IOE 899: Probing Enhanced Stochastic Programming

Jeffrey Linderoth

Portrait of Jeffrey Linderoth Portrait of Jeffrey Linderoth
Portrait of Jeffrey Linderoth
About the speaker: Jeff Linderoth is the Harvey D. Spangler Professor in the Department of Industrial and Systems Engineering at the University of Wisconsin-Madison, and he served as the department's chairperson from 2016 to 2021. Prof. Linderoth holds a courtesy appointment in the Computer Sciences department and as a Discovery Fellow at the Wisconsin Institutes of Discovery. Dr. Linderoth received his Ph.D. degree from the Georgia Institute of Technology in 1998. He was previously employed in the Mathematics and Computer Science Division at Argonne National Laboratory, with the optimization-based financial products firm of Axioma, and as an Assistant Professor at Lehigh University. His awards include multiple best paper awards, an Early Career Award from the Department of Energy, the SIAM Activity Group on Optimization Prize, and the INFORMS Computing Society (ICS) Prize. In 2016, he was elected to membership as an INFORMS Fellow. Dr. Linderoth was once stranded in Marseille with Jon Lee for five days.

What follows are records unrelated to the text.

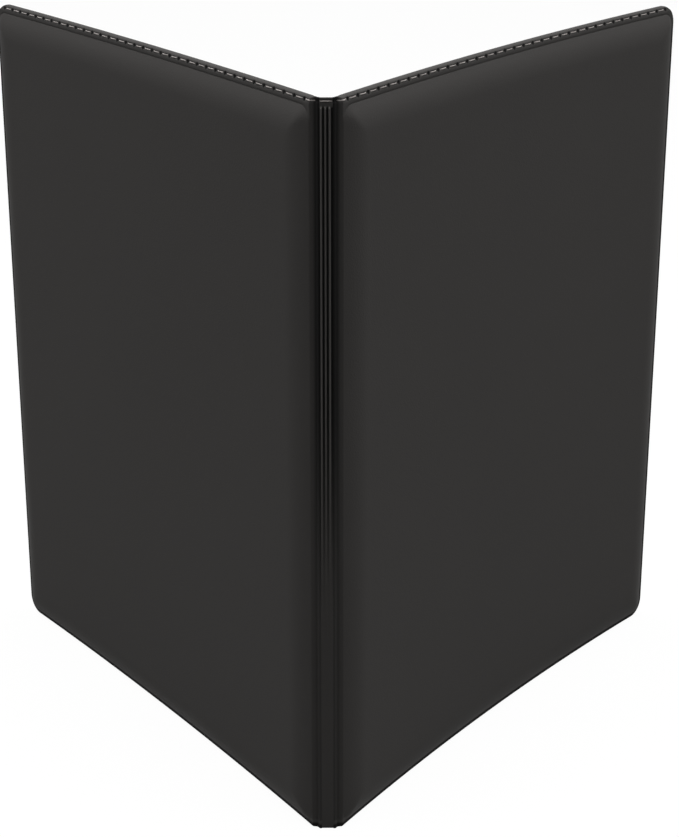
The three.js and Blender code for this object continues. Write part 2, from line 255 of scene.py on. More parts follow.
def top_holes(nodes, links, radius):
    """Mask of the needle holes in the seam along the top, from a piece's flat measures."""
    flat = nodes.new("ShaderNodeUVMap")
    flat.uv_map = "flat"
    parts = nodes.new("ShaderNodeSeparateXYZ")
    links.new(flat.outputs[0], parts.inputs[0])
    along = maths(nodes, links, "MULTIPLY", maths(nodes, links, "ABSOLUTE", parts.outputs["X"]), 1000)
    up = maths(nodes, links, "MULTIPLY", parts.outputs["Y"], 1000)
    holes = placed_group(nodes, needle_holes, First=stitch_first, Pitch=stitch_pitch, Radius=radius)
    links.new(along, holes.inputs["Along"])
    links.new(maths(nodes, links, "SUBTRACT", up, cover_height - seam_inset), holes.inputs["Off"])
    return holes.outputs["Mask"]


def grained_vinyl(name, dark, light, roughness, relief, scale):
    """Vinyl with a pressed grain, two close tones and needle holes painted near black as painted shade. It is
    black where its points are dyed and where they are given painted shade, and lighter where they are given a
    painted highlight."""
    made, nodes, links, shader = finish(name, dark, roughness)
    place = nodes.new("ShaderNodeTexCoord")
    grain = placed_group(nodes, pressed_grain, Scale=scale)
    links.new(place.outputs["Object"], grain.inputs["Vector"])
    sheen = maths(nodes, links, "MULTIPLY_ADD", grain.outputs["Tone"], 0.12, roughness - 0.06)
    links.new(sheen, shader.inputs["Roughness"])
    tone = blended(nodes, links, grain.outputs["Tone"], dark, light)
    dye_and_shade = nodes.new("ShaderNodeAttribute")
    dye_and_shade.attribute_name = "dye_and_painted_shade"
    # Painted black where the points are dyed and where they are given painted shade.
    tone = blended(nodes, links, dye_and_shade.outputs["Fac"], tone, dye_and_shade_black)
    highlight = nodes.new("ShaderNodeAttribute")
    highlight.attribute_name = "painted_highlight"
    # Painted lighter where the points are given a painted highlight.
    tone = blended(nodes, links, highlight.outputs["Fac"], tone, tuple(highlight_share * part for part in light))
    holes = top_holes(nodes, links, needle_hole_radius)
    # The needle holes are painted near black as painted shade.
    tone = blended(nodes, links, holes, tone, painted_hole_shade)
    links.new(tone, shader.inputs["Base Color"])
    height = maths(nodes, links, "MULTIPLY_ADD", holes, -4.0, grain.outputs["Height"])
    raised(nodes, links, shader, height, relief, 0.0003)
    return made


skin_vinyl = grained_vinyl(
    "skin_vinyl", (0.0365, 0.0350, 0.0340), (0.0435, 0.0417, 0.0404), roughness=0.7, relief=0.12, scale=1500)


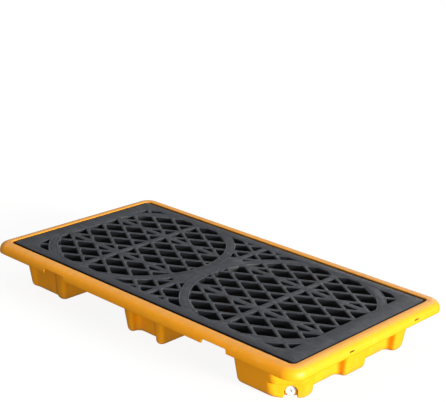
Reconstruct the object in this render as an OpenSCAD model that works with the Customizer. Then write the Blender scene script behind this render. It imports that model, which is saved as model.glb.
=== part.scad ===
// Spill containment pallet for two drums: a moulded tray on three skids,
// a lift-out deck grating and a screwed drain plug in one corner.
// Millimetres, +Z up, +X along the long side, origin at the middle of the footprint on the floor.
// The drain is at the +X, -Y corner.

/* [Overall size] */
// Length over the rim
outer_l = 1300; // [1000:10:1700]
// Width over the rim
outer_w = 690; // [560:10:1000]
// Height from the floor to the rim's top
height = 150; // [120:1:220]
// Corner radius of the rim, outside
rim_r = 50; // [36:1:60]

/* [Rim and skirt] */
// Width of the rim's flat top
rim_w = 39; // [30:1:60]
// Height of the skirt that hangs from the rim's outer edge
skirt_h = 31; // [20:1:50]
// Corner radius of the opening in the rim
opening_r = 16; // [8:1:30]
// Length of each grip notch in the skirt's lower edge
notch_l = 92; // [60:1:140]
// Height of each grip notch
notch_h = 13; // [6:1:20]
// Distance of the grip notches from the middle
notch_x = 348; // [320:1:380]
// Shift of the grip notches toward +X
notch_shift = 12; // [0:1:20]
// Length of each strap slot in the short sides' skirt
slot_l = 18; // [12:1:40]
// Height of each strap slot
slot_h = 4.5; // [3:0.5:8]
// Distance between the two strap slots of a short side
slot_pitch = 300; // [160:1:420]
// Shift of both slots toward +Y, clear of the drain corner
slot_shift = 45; // [0:1:60]
// Height of the rounding along the rim's outer top edge
rim_round = 9; // [3:1:14]

/* [Tank] */
// Wall thickness of the tray
wall = 5; // [3:0.5:8]
// Width of the ledge that carries the deck
ledge_w = 26; // [18:1:34]
// Slope of the tank's outer walls, degrees from upright
draft = 7; // [3:1:10]
// Clear height of the fork channels
fork_h = 88; // [60:1:110]
// Clear width of each fork channel at the floor
fork_w = 303; // [200:1:340]
// Width of the middle skid at the floor
mid_skid_w = 154; // [110:1:220]
// Radius of each column that carries the deck
column_r = 26; // [18:1:40]
// Distance between columns along a fork channel
column_pitch = 170; // [120:1:190]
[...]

Abstract: We consider a two-stage stochastic decision problem where the decision-maker has the opportunity to obtain information about the distribution of the random variables X through a set of discrete actions that we refer to as probing. Specifically, probing allows the decision-maker to observe components of a random vector Y that is jointly distributed with X. We propose a three-stage optimization model for this problem, wherein the first-stage variables select components of Y to observe, and decisions in subsequent stages must be consistent with the obtained information. In the case that X and Y have finite support, Goel and Grossmann gave a mixed-integer programming formulation of this problem whose size is proportional to the square of cardinality of the sample space of the random variables. We propose to solve the model using bounds obtained from an information-based relaxation, combined with a branching scheme that enforces the consistency of decisions with observed information. The branch-and-bound approach can naturally be combined with sampling in order to estimate both lower and upper bounds on the optimal solution value. We demonstrate the scalability of our approach against the exact MIP formulation on instances of a stochastic facility location problem.